Seth Roland

Biographical details
- Born: 1957 (age 68–69) Teaneck, New Jersey
- Education: University of Pennsylvania

Playing career
- 1975–1978: Penn Quakers
- Position: Midfielder

Coaching career (HC unless noted)
- 1987–1992: Bridgeport Purple Knights
- 1992–1997: William & Mary Tribe (assistant)
- 1997–2023: Fairleigh Dickinson Knights

Accomplishments and honors

Awards
- 2× Northeast Conference Men's Soccer Coach of the Year (2000, 2022)

Medal record
Soccer
Representing United States
Maccabiah Games
| Silver medal – second place | 1981 Maccabiah Games | Soccer |

= Seth Roland =

American soccer player and coach

Seth Roland (born 1957) is the head coach of the Fairleigh Dickinson men's soccer team, a position he has held since 1997. As a player, he won a silver medal with Team USA at the 1981 Maccabiah Games in Israel. As a coach of Team USA, he won a bronze medal at the 1993 Maccabiah Games. His FDU team has won eight NEC championships and made it to the Sweet 16 and Elite Eight. As of 2022, he was the winningest coach in FDU men's soccer history, the winningest coach in Northeast Conference history, and the ninth active-winningest-coach in NCAA Division I. He was named 2000 Northeast Conference Men's Soccer Coach of the Year.

==Early and personal life==
Roland is a native of Teaneck, New Jersey. His parents were Doris Leah (née Rubin) Roland, a psychologist, and Leonard Roland, a chemical engineer. In 2000 his wife Marjorie died from brain cancer. He and his wife Julia have two daughters, Hannah and Laura, and a son, Daniel.

==Playing career==
===College===
Roland attended the University of Pennsylvania, where he played soccer and was a starting midfielder for the Quakers for three years, and was named All-Ivy League. At Penn he earned a Bachelor of Arts in history, and a Master of Science in education.

===Maccabiah Games===
He represented the United States in four Maccabiah Games tournaments in Israel, winning a silver medal in the 1981 Maccabiah Games, as he was the leading scorer on the team—he also represented Team USA at the 1977 Maccabiah Games, 1985 Maccabiah Games, and 1989 Maccabiah Games.

==Coaching career==
===Maccabiah Games===
Roland managed the Team USA squad for the 1993 Maccabiah Games (winning the bronze medal), 1997 Maccabiah Games, 2009 Maccabiah Games, and 2022 Maccabiah Games.

===College===
He was the Assistant Men's Soccer Coach at Columbia University from 1980 to 1981, and the Head Men's Soccer Coach at the College of Staten Island from 1981 to 1982. Roland was then the Head Men's Soccer Coach at Christopher Newport University from 1982 to 1987, and the Head Men's Soccer Coach at the University of Bridgeport (New England Collegiate Conference) from 1987 to 1992. He was then the Assistant Men's Soccer Coach at the College of William & Mary (Colonial Athletic Association) from 1992 to 1997.

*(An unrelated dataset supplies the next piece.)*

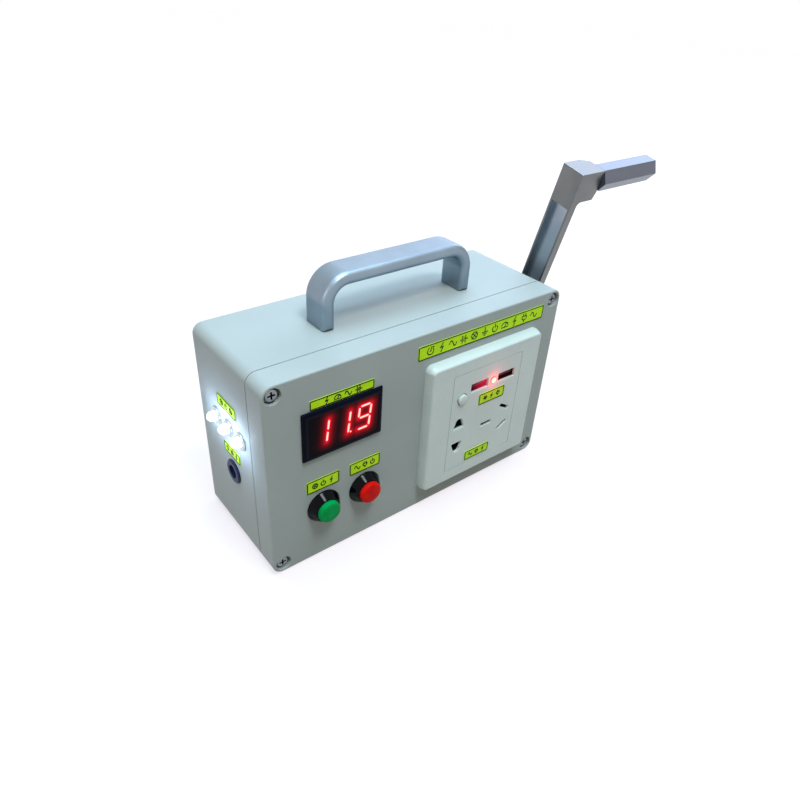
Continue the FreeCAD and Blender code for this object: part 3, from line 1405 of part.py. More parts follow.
def gearbox():
    y, z = S.crank_place_y, S.crank_place_z
    for name, x, generator_hole in (("gear_plate_inner", inner_plate_x, True),
                                    ("gear_plate_outer", outer_plate_x, False)):
        plate = Moulding(name)
        plate.pad("YZ", [rounded(plate_y0, plate_z0, plate_y1, plate_z1, S.gearbox_corner)],
                  x, S.gear_plate)
        holes = [circle(y, z, S.bush_radius), circle(idler_y, idler_z, S.idler_shaft_radius)]
        holes += [circle(a, b, S.gearbox_screw_radius + S.run_gap) for a, b in standoff_places]
        if generator_hole:
            holes.append(circle(rotor_y, rotor_z, S.generator_boss))
        plate.pocket("YZ", holes, x - 1, S.gear_plate + 2)
        node(name, plate.done())

    tubes = []
    for a, b in standoff_places:
        outside = rod("standoff", "X", box_start, a, b, S.standoff_radius, S.gearbox_width)
        inside = rod("standoff_bore", "X", box_start - 1, a, b,
                     S.gearbox_screw_radius + S.run_gap, S.gearbox_width + 2)
        tubes.append(cut("standoff_tube", outside, [inside]))
    group("plate_standoffs", tubes)

    length = 2 * S.gear_plate + S.gearbox_width + S.gearbox_gap
    master = screw("gearbox_screw", S.gearbox_screw_radius, length,
                   S.gearbox_head_radius, S.gearbox_head_height)
    places = [(inner_plate_x, a, b) for a, b in standoff_places]
    group("gearbox_screws", copies("gearbox_screw", master, places, Vector(0, 1, 0), -90))

    node("idler_shaft", rod("idler_shaft", "X", inner_plate_x, idler_y, idler_z,
                            S.idler_shaft_radius, S.gearbox_width + 2 * S.gear_plate))

    bore = S.shaft_radius + S.run_gap
    bush_length = S.gear_plate + S.gear_side * 0.75
    bushes = []
    for start in (inner_plate_x, outer_plate_x - S.gear_side * 0.75):
        outside = rod("bush", "X", start, y, z, S.bush_radius, bush_length)
        inside = rod("bush_bore", "X", start - 1, y, z, bore, bush_length + 2)
        bushes.append(cut("bush_ring", outside, [inside]))

    start = inside_right - S.gearbox_gap / 2
    barrel = rod("wall_bush", "X", start, y, z, S.bush_radius, right - start + S.bush_flange)
    flange = rod("wall_bush_flange", "X", right, y, z, S.bush_flange_radius, S.bush_flange)
    inside = rod("wall_bush_bore", "X", start - 1, y, z, bore, right - start + S.bush_flange + 2)
    bushes.append(cut("wall_bush_turned", fuse("wall_bush_blank", [barrel, flange]), [inside]))
    group("shaft_bushes", bushes)


def generator():
    y, z = rotor_y, rotor_z
    end = inner_plate_x
    start = end - S.generator_length
    inner = S.generator_radius - S.generator_wall
    shaft = S.rotor_shaft_radius
    bore = shaft + S.run_gap

    can = rod("can", "X", start, y, z, S.generator_radius, S.generator_length)
    boss = rod("can_boss", "X", end, y, z, S.generator_boss, S.gear_plate)
    hollow = rod("can_hollow", "X", start - 1, y, z, inner,
                 S.generator_length + 1 - S.generator_wall)
    hole = rod("can_hole", "X", start, y, z, bore, S.generator_length + S.gear_plate + 1)
    node("generator_can", cut("can_turned", fuse("can_blank", [can, boss]), [hollow, hole]))

    commutator_x = rotor_mid - S.armature_length / 2 - S.winding_length - S.commutator_length
    brush_low = S.commutator_radius + S.run_gap * 2
    brush_x = commutator_x + (S.commutator_length - S.brush_width) / 2
    cap_x = start - S.generator_cap
    arm_z = brush_low + S.brush_length
    pieces = [rod("cap", "X", cap_x, y, z, S.generator_radius, S.generator_cap)]
    for k in (-1, 1):
        low = z + arm_z if k > 0 else z - arm_z - S.generator_wall
        pieces.append(block("brush_arm", start - 1, y - S.brush_height / 2, low,
                            brush_x + S.brush_width - start + 1, S.brush_height,
                            S.generator_wall))
    socket = rod("cap_socket", "X", cap_x + S.generator_cap / 3, y, z, bore, S.generator_cap)
    node("generator_end_cap", cut("cap_drilled", fuse("cap_blank", pieces), [socket]))

    brushes = []
    for k in (-1, 1):
        low = z + brush_low if k > 0 else z - brush_low - S.brush_length
        brushes.append(block("brush", brush_x, y - S.brush_height / 2, low,
                             S.brush_width, S.brush_height, S.brush_length))
    group("brushes", brushes)

    magnet_x = rotor_mid - S.magnet_length / 2
    ring = rod("magnet", "X", magnet_x, y, z, inner, S.magnet_length)
    inside = rod("magnet_bore", "X", magnet_x - 1, y, z, inner - S.magnet_thick,
                 S.magnet_length + 2)
    gap = block("magnet_gap", magnet_x - 1, y - S.generator_radius, z - S.magnet_gap / 2,
                S.magnet_length + 2, 2 * S.generator_radius, S.magnet_gap)
    node("field_magnets", cut("magnet_pair", ring, [inside, gap]))

    core_x = rotor_mid - S.armature_length / 2
    core = rod("core", "X", core_x, y, z, S.armature_radius, S.armature_length)
    tools = [rod("core_bore", "X", core_x - 1, y, z, shaft, S.armature_length + 2)]
    slots = int(S.armature_slots.number)
    for k in range(slots):
        groove = block("core_slot", 0, 0, 0, S.armature_length + 2, S.armature_slot,
                       S.armature_radius)
        turn = math.radians(360 / slots * k)
        lift = S.winding_radius * 0.6
        back_y = y - lift * math.sin(turn) - S.armature_slot / 2 * math.cos(turn)
        back_z = z + lift * math.cos(turn) - S.armature_slot / 2 * math.sin(turn)
        put(groove, core_x - 1, back_y, back_z, Vector(1, 0, 0), 360 / slots * k)
        tools.append(groove)
    node("armature", cut("core_slotted", core, tools))

    turns = []
    for start_x in (core_x - S.winding_length, core_x + S.armature_length):
        coil = rod("winding", "X", start_x, y, z, S.winding_radius, S.winding_length)
        inside = rod("winding_bore", "X", start_x - 1, y, z, shaft, S.winding_length + 2)
        turns.append(cut("winding_ring", coil, [inside]))
    group("windings", turns)

    drum = rod("commutator", "X", commutator_x, y, z, S.commutator_radius, S.commutator_length)
    inside = rod("commutator_bore", "X", commutator_x - 1, y, z, shaft, S.commutator_length + 2)
    node("commutator", cut("commutator_ring", drum, [inside]))

    shaft_x = cap_x + S.generator_cap / 3 + S.fit_gap
    node("rotor_shaft", rod("rotor_shaft", "X", shaft_x, y, z, shaft, wheel_x1 + 1 - shaft_x))


def electronics():
    board_x, board_z = S.inverter_place_x, S.inverter_place_z
    node("inverter_board", block("inverter_board", board_x, board_y, board_z,
                                 S.inverter_width, S.board_thick, S.inverter_height))

    x, z = board_x + S.board_post_inset * 2, board_z + S.board_post_inset * 1.75
    depth = S.transformer_depth
    leg = S.transformer_core
    core = block("core_block", x, board_y - depth, z, S.transformer_width, depth,
                 S.transformer_height)
    windows = []
    wide = (S.transformer_width - 3 * leg) / 2
    for k in (0, 1):
        windows.append(block("core_window", x + leg + k * (wide + leg), board_y - depth - 1,
                             z + leg / 2, wide, leg / 2 + 1, S.transformer_height - leg))
    node("transformer", cut("transformer_core_cut", core, windows))

    x = x + S.transformer_width + S.board_post_inset * 2
    fins = int(S.sink_fins.number)
    base = block("sink_base", x, board_y - S.sink_depth, z, S.sink_fin * 2, S.sink_depth,
                 S.sink_height)
    plates = [base]
    pitch = (S.sink_height - S.sink_fin) / (fins - 1)
    for k in range(fins):
        plates.append(block("sink_fin", x, board_y - S.sink_depth, z + k * pitch,
                            S.sink_width, S.sink_depth, S.sink_fin))
    node("heat_sink", fuse("heat_sink_comb", plates))

    caps = []
    for k in (0, 1):
        caps.append(rod("capacitor", "Y", inverter_x1 - S.capacitor_radius,
                        board_y - S.capacitor_length,
                        z + S.capacitor_radius * (1 + 2.4 * k), S.capacitor_radius,
                        S.capacitor_length))
    group("capacitors", caps)

    node("charge_board", block("charge_board", S.charger_place_x, board_y, S.charger_place_z,
                               S.charger_width, S.board_thick, S.charger_height))


def battery():
    wall = S.holder_wall
    cells = int(S.cell_count.number)
    space = S.tab_thick + S.tab_gap
    inner_length = S.cell_length + S.cell_button_height + 2 * space
    inner_height = S.cell_pitch * cells
    x0, z0 = S.holder_place_x, S.holder_place_z
    y0 = inside_back - S.holder_depth
    tray = block("tray", x0, y0, z0, inner_length + 2 * wall, S.holder_depth,
                 inner_height + 2 * wall)
    hollow = block("tray_hollow", x0 + wall, y0 - 1, z0 + wall, inner_length,
                   S.holder_depth + 1 - wall, inner_height)
    node("battery_holder", cut("tray_cut", tray, [hollow]))

    y = inside_back - wall - S.cell_radius - S.tab_gap
    start = x0 + wall + space
    packs = []
    tabs = []
    for k in range(cells):
        z = z0 + wall + S.cell_pitch * (k + 0.5)
        can = rod("cell", "X", start, y, z, S.cell_radius, S.cell_length)
        knob = rod("cell_knob", "X", start + S.cell_length, y, z, S.cell_button,
                   S.cell_button_height)
        packs.append(fuse("cell_whole", [can, knob]))
        for x in (x0 + wall, x0 + wall + inner_length - S.tab_thick):
            tabs.append(block("tab", x, y - S.tab_width / 2, z - S.tab_width / 2,
                              S.tab_thick, S.tab_width, S.tab_width))
    group("battery_cells", packs)
    group("battery_contacts", tabs)


case_body()
case_lid()
top_handle()
meter()
push_button("green", S.green_place_x)
push_button("red", S.red_place_x)
button_nuts()
lamps()
power_socket()
labels()
wall_socket()
crank_arm()
grip()
crank_fittings()
gears()
gearbox()
generator()
electronics()
battery()
doc.recompute()

for item in doc.Objects:
    if "Invalid" in item.State or "Error" in item.State:
        raise ValueError(f"{item.Name} failed: {item.State}")

for name, item in nodes.items():
    shape = item.Shape
    if shape.isNull() or not shape.isValid() or not shape.Solids:
        raise ValueError(f"{name} has no valid solid")

os.makedirs("parts", exist_ok=True)
for name, item in nodes.items():
    item.Shape.exportStep(f"parts/{name}.step")
print(len(nodes), "sub-parts written")
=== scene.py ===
import json
import math

import bmesh
import bpy
from mathutils import Matrix, Vector


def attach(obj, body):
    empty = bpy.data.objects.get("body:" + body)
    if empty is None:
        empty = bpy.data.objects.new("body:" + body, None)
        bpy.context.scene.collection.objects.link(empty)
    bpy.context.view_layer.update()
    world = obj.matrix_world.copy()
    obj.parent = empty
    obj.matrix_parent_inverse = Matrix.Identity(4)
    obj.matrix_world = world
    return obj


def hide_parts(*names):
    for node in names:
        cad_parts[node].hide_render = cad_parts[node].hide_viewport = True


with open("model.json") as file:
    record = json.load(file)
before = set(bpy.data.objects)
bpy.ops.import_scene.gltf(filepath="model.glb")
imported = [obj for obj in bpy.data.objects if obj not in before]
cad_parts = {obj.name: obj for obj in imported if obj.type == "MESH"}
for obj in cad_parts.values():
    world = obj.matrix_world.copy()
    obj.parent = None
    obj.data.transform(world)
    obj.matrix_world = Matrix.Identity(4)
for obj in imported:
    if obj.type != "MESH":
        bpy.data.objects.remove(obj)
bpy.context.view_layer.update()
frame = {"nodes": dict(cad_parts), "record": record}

mm = 0.001
cad = frame["nodes"]

# Places that several pieces share, in mm, as in the part's source
lidFace = -37.5
plateFace = -44.1
leftWall = -100


def deselectAll():
    if bpy.context.object and bpy.context.object.mode != "OBJECT":
        bpy.ops.object.mode_set(mode="OBJECT")
    bpy.ops.object.select_all(action="DESELECT")


def pickPiece(piece):
    deselectAll()
    piece.select_set(True)
    bpy.context.view_layer.objects.active = piece


def openEdit(piece, mode="FACE"):
    pickPiece(piece)
    bpy.ops.object.mode_set(mode="EDIT")
    bpy.ops.mesh.select_mode(type=mode)


def closeEdit():
    bpy.ops.object.mode_set(mode="OBJECT")


def pickAll():
    bpy.ops.mesh.select_all(action="SELECT")


def applyPlace():
    bpy.ops.object.transform_apply(location=True, rotation=True, scale=True)


def pickFaces(test):  # test reads a face's middle in mm and its normal
    mesh = bmesh.from_edit_mesh(bpy.context.object.data)
    for face in mesh.faces:
        face.select_set(bool(test(face.calc_center_median() / mm, face.normal)))
    bmesh.update_edit_mesh(bpy.context.object.data)


def pickEdges(test):  # test reads an edge's two ends in mm
    mesh = bmesh.from_edit_mesh(bpy.context.object.data)
    for edge in mesh.edges:
        edge.select_set(bool(test(edge.verts[0].co / mm, edge.verts[1].co / mm)))
    bmesh.update_edit_mesh(bpy.context.object.data)


def paintFaces(piece, title, test):  # picked faces get one more finish
    piece.data.materials.append(finish[title])
    for face in piece.data.polygons:
        if test(face.center / mm, face.normal):
            face.material_index = len(piece.data.materials) - 1


def roundEdges(piece, width, steps=2, angle=30):
    bevel = piece.modifiers.new("roundEdges", "BEVEL")
    bevel.width = width * mm
    bevel.segments = steps
    bevel.limit_method = "ANGLE"
    bevel.angle_limit = math.radians(angle)
    bevel.use_clamp_overlap = True
    bevel.miter_outer = "MITER_ARC"
    pickPiece(piece)
    bpy.ops.object.modifier_apply(modifier="roundEdges")


# Large flats keep their own normals, so a round beside one doesn't shade across it.
def smoothPiece(piece, angle=32):
    pickPiece(piece)
    bpy.ops.object.shade_smooth_by_angle(angle=math.radians(angle))
    weigh = piece.modifiers.new("flatNormals", "WEIGHTED_NORMAL")
    weigh.weight = 100
    weigh.keep_sharp = True
    bpy.ops.object.modifier_apply(modifier="flatNormals")


def settle(piece, body, *replaced, slot=None):  # place goes into the mesh, then it rides
    pickPiece(piece)
    applyPlace()
    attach(piece, body)
    if replaced:
        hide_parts(*replaced)
    return piece


def joinPieces(name, pieces):
    deselectAll()
    for piece in pieces:
        piece.select_set(True)
    bpy.context.view_layer.objects.active = pieces[0]
    if len(pieces) > 1:
        bpy.ops.object.join()
    applyPlace()
    pieces[0].name = name
    return pieces[0]


def copyPiece(piece, shift):  # each copy has a mesh of its own
    pickPiece(piece)
    bpy.ops.object.duplicate(linked=False)
    twin = bpy.context.object
    twin.location = twin.location + Vector(shift) * mm
    return twin


cleanUp = {"weld": 0.004, "flat": 0.6}  # mm between points, degrees between faces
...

A resident of Tenafly, New Jersey, Roland has been the head coach of the Fairleigh Dickinson men's soccer team in the Northeast Conference since 1997. He was named 2000 Northeast Conference Men's Soccer Coach of the Year. As of 2022, he was the winningest coach in FDU men's soccer history (223–186–65, .538), the winningest coach in Northeast Conference history (115–60–37, .626), and the ninth active-winningest-coach in NCAA Division I.